I think we might even sail through next year without any policy reverse, but I think the probability is rising that there will be a fundamental change in financial conditions, and the higher political risk that I think we’re seeing, more or less, everywhere is bound, I think, to weigh on assets sooner or later.

So, I’m not giving you a date to liquidate your portfolio, but I do think that we’re entering a different period.  The post-crisis period is over.  We’re entering, perhaps, a new pre-crisis period.  

Andrew Shirley: When that crisis comes, will it come, perhaps, as less of a bang than the collapse of Leeman’s?  Will it perhaps be more drawn out, more of a chronic crisis that stays with us for longer, because of these various factors that you’ve just mentioned?

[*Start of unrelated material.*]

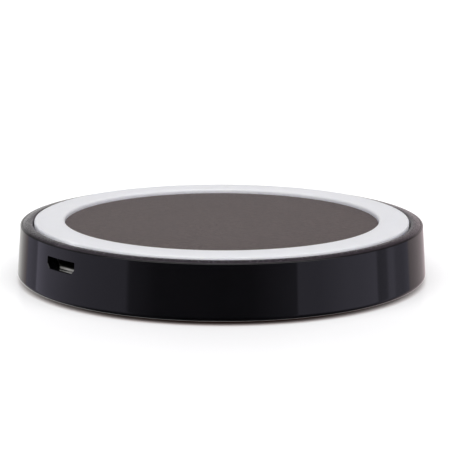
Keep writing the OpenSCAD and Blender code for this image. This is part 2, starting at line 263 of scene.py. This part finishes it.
def follow_wall(piece):
    """Gives the wall's faces the normals of the true cone, so that reflections run straight across them."""
    mesh = piece.data
    shaded(mesh)
    lean = math.atan2(case_r - wall_top_r, wall_high - wall_low)
    normals = [Vector(corner.vector) for corner in mesh.corner_normals]

    def on_cone(place):
        outward = Vector((place.x, place.y, 0)).normalized()
        return outward * math.cos(lean) + Vector((0, 0, math.sin(lean)))

    for polygon in mesh.polygons:
        outside = Vector(polygon.center.xy).length > inner_r + mm
        if outside and polygon.normal.dot(on_cone(polygon.center)) > 0.9998:
            for corner in polygon.loop_indices:
                normals[corner] = on_cone(mesh.vertices[mesh.loops[corner].vertex_index].co)
    mesh.normals_split_custom_set(normals)


follow_wall(case)


class Value:
    """An output of a finish's nodes. Python's operators on it add Math nodes."""

    def __init__(self, nodes, socket):
        self.nodes, self.socket = nodes, socket

    def combine(self, operation, first, second):
        return self.nodes.add("ShaderNodeMath", {"operation": operation}, {0: first, 1: second})

    def __add__(self, other):
        return self.combine("ADD", self, other)

    def __sub__(self, other):
        return self.combine("SUBTRACT", self, other)

    def __rsub__(self, other):
        return self.combine("SUBTRACT", other, self)

    def __mul__(self, other):
        return self.combine("MULTIPLY", self, other)

    def __truediv__(self, other):
        return self.combine("DIVIDE", self, other)

    def __gt__(self, other):
        return self.combine("GREATER_THAN", self, other)

    __radd__ = __add__
    __rmul__ = __mul__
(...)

Niall Ferguson: It’s impossible to say anything about the next economic or financial crisis, except that it won’t be like the last one.  The more regulation you dream up to avoid the last crisis happening again, the more certain you can be that the next crisis will be quite different, and will come from some other quarter than US real estate, and western banks. 

The big question is China, because China’s sustained growth was the other reason that we didn’t have a Great Depression.  If China hadn’t done huge credit creation, we, I think, would have had a much tougher time globally.  It was the stimulus package that worked.  The result of China’s great crisis-fighting policies is a very high level of debt. 

The emergence, in China, of some of the pathologies that we recognised in the West ten years ago, shadow banking, real estate bubbles-, and you have to ask yourself, as the IMF did just the other day, are China’s big banks well enough capitalised to cope with what would happen if there were, suddenly, a downturn in the real estate market? 

So, China’s the place to watch.  Of course, economists have predicted nine out of the last zero Chinese financial collapses.  So, I’m not about to add to the list of failed predictions, but I do think it would be much more likely to be China than the United States that is the epicentre of the next crisis, simply because China’s debt level is so high.